VALHALLA, N.Y. – Former President Bill Clinton (search), slim and smiling, returned to thank doctors and staff at the hospital where he learned in September that he needed quadruple bypass surgery.
"I was really delighted to walk in here instead of coming in a wheelchair and I'm even more delighted to be able to walk out," Clinton said Thursday as he helped open a new cardiac catheterization center at the Westchester Medical Center.
On Sept. 3, Clinton went to the medical center, which is not far from his home in Chappaqua, for an angiogram after suffering chest pains and shortness of breath. The test revealed narrowing of several vessels of his heart and he was transferred to New York Presbyterian Hospital/Columbia, where he underwent a quadruple bypass three days later.

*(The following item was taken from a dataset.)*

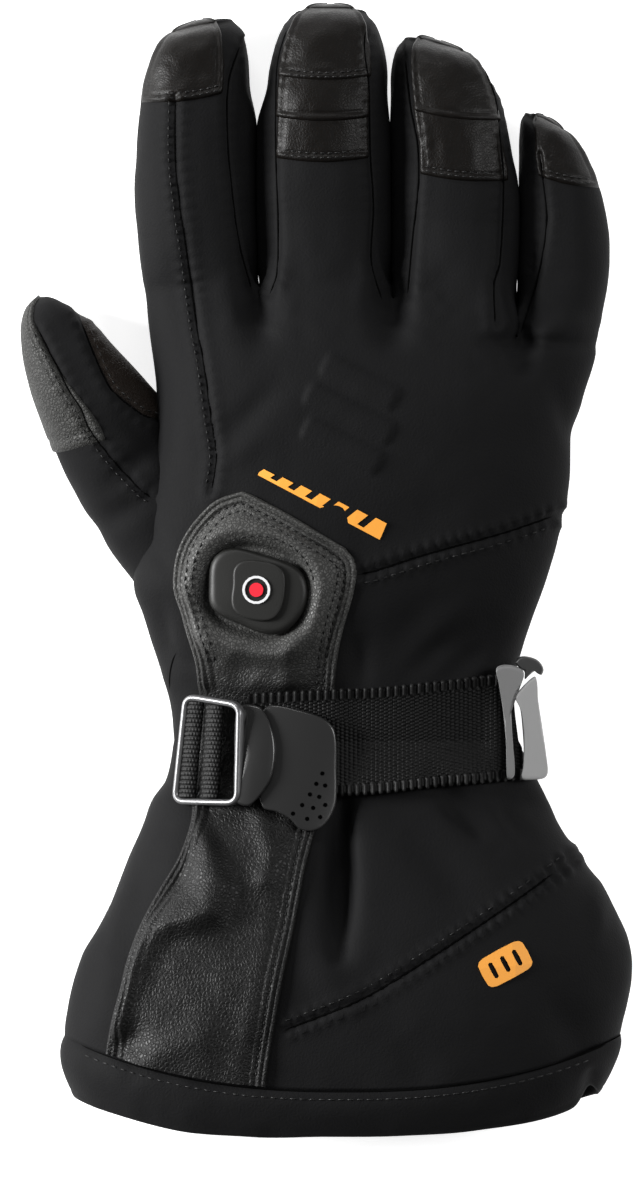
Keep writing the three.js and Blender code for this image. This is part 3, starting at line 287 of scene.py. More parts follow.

"They showed me this really ugly picture of all this blockage I had," he told an audience of hospital workers that overflowed a small room into adjacent hallways.
Dr. Anthony Pucillo, who performed the test, told the former president that the publicity about his illness "contributed to more awareness of the importance and value of diagnosis and treatment among the general public."
Clinton said he had heard similar words from other doctors around the country and added, "This may have done more to affect as many people as almost anything I did when I was president."
He was given a private tour of the new catheterization center, which is designed to help both urgent and outpatient cases, then cut a red ribbon to formally open it.